More sugar means more alcohol and yeast cant ferment beyond a limit so thereby having residual sugar sweetens the wine. However I read about stuck fermentation that happens when sugar content is more so how is it different from arresting fermentation like in port if ultimately I need is an off dry or sweet wine?

Topic sweetness primary-fermentation stuck-fermentation secondary-fermentation homebrew

Category Mac


Another option is to add non fermentable sugar (sweetener like Glycerin). Wine making stores will often sell it in bottles labeled as "Wine Conditioner".


There are a few ways to sweeten wine: Filtering, Mutage, too much sugar and adding something sweet after the wine has finished. Commercial wineries do not use sorbates to kill the yeast and preserve some of the sweetness. It screws up the flavor.

By far the most used way to preserve sweetness is to filter a wine either before it's done fermenting or add sugar and then sterile filter. Sterile filtering in this case is .3u (micron). This is also done in conjunction with a pretty high dose of potassium bisulfite to keep the little bugs from refermenting again.

Mutage is a french term for adding alcohol to a still fermenting wine (think Port or Madeira) and can make wonderfully sweetish wines that last for hundreds of years. I tasted a Madeira from 1780 a couple of years ago. It blew my mind. No filtering necessary here since above 20% alcohol it kills the yeast.

You can keep adding sugar until you reach the theoretical limit of the yeast, but you will have problems with this as the yeast will keep trying to ferment slowly over many years and you are likely to end up with bottle grenades randomly exploding over time.
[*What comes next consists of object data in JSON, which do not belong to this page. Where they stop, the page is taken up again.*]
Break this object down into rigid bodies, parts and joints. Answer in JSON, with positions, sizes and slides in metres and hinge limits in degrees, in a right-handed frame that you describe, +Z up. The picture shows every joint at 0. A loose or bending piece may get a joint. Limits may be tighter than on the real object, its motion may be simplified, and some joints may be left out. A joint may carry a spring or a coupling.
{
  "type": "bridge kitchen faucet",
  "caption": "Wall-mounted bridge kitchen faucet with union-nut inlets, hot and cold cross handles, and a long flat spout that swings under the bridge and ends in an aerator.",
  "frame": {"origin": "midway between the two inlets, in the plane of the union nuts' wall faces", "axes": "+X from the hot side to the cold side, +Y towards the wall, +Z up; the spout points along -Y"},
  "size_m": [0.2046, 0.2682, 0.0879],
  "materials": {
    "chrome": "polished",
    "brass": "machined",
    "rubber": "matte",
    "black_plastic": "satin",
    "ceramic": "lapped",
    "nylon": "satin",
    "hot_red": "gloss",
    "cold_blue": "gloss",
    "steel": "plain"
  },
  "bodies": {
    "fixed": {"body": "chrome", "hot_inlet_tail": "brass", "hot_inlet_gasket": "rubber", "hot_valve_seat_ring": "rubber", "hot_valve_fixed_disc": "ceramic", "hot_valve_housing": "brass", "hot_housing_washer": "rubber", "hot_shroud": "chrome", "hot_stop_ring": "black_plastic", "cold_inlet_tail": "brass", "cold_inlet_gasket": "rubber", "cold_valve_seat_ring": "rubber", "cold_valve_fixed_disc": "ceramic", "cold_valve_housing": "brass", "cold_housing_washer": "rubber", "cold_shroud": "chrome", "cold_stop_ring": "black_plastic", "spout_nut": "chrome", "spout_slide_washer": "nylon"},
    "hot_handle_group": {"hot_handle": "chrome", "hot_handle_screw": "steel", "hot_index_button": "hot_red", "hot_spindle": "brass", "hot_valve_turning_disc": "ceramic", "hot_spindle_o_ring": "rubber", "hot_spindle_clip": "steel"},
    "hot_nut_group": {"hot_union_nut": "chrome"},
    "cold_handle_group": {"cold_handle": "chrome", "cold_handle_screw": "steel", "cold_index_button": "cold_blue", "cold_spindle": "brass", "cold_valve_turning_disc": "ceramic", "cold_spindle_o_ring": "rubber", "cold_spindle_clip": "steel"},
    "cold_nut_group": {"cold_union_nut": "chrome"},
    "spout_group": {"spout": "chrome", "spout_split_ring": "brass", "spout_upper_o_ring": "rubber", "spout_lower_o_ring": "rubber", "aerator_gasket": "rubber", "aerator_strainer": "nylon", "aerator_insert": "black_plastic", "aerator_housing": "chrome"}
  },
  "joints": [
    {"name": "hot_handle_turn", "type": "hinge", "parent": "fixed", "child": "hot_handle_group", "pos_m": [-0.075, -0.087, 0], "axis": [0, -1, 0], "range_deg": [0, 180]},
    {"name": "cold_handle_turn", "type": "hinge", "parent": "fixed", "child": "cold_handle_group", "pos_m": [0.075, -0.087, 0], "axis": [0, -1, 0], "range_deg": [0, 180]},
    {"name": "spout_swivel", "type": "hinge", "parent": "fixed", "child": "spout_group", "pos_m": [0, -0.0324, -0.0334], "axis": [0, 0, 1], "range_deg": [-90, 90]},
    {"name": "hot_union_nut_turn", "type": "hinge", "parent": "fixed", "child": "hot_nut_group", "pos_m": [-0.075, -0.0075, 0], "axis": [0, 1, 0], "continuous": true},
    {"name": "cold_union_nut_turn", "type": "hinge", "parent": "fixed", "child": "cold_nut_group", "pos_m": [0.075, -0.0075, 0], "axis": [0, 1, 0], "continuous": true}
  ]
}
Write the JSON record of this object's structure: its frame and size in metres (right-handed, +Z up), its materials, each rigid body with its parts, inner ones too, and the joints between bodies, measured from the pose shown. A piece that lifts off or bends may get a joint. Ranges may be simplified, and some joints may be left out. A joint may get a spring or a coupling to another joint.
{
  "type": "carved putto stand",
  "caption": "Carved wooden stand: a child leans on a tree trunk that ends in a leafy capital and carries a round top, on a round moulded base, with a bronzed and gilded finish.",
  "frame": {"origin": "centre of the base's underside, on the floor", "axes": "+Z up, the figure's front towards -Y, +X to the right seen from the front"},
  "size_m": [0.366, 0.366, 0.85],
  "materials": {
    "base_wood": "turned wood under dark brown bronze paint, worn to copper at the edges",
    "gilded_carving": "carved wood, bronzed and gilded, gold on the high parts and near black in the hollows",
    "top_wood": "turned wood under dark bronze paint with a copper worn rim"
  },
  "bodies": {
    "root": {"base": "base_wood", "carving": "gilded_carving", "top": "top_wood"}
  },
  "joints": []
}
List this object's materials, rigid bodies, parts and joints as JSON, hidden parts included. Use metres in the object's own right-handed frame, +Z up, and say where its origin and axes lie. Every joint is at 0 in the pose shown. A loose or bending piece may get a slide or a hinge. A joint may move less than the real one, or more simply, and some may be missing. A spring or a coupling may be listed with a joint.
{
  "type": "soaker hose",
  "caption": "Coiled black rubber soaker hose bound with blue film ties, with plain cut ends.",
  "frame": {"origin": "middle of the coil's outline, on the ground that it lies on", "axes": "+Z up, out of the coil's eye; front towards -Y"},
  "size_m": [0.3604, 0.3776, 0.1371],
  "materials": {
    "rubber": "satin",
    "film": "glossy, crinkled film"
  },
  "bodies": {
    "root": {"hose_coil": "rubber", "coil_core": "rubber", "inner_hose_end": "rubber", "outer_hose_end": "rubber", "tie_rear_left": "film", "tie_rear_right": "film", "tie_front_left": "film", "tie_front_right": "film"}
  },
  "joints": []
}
Since you can't get it over 20% naturally, there is a space between around 17% and 20% where the yeast is kind of still alive trying to ferment.

You could also suppress the yeast with a really high dose of potassium bisulfite, but then that also gives off flavors.

I think you have to choices. Either bring the alcohol level above 20% with vodka (you will have to figure out the math on that) or just add a bit of sugar to your bottle before you want to consume it. Without investing in a sterile filter, this is all you really have.


Adding sugar beyond the point of a yeast ability to ferment it is the common way to make a sweet wine. Sometimes the sugar has to be added in two or more stages to fit the fermentaion characteristics of the yeast. Too high a concentration of sugar can stifle yeast as much as alcohol can. If the yeast has attenuated fully then sugar can be added to sweeten the wine without a yeast metabolic inhibitor (which I tend to shy from recommending anyway). However sweet wine must be of sufficient ABV to inhibit bacteria as well. If it isn't then one might have a reason to use a preservative (eg sorbate).

It might be supposed that the flavour profile of sweet wines will be different according to how the final ABV was achieved. The last stages of natural fermentation of a high gravity juice may produce differing flavour profiles compared to the inhibited fermentation of a subsequently fortified wine.

Within those provisos and IMHO, adding alcohol to a wine is effectively the same as the yeast producing and reaching its own alcoholic limit.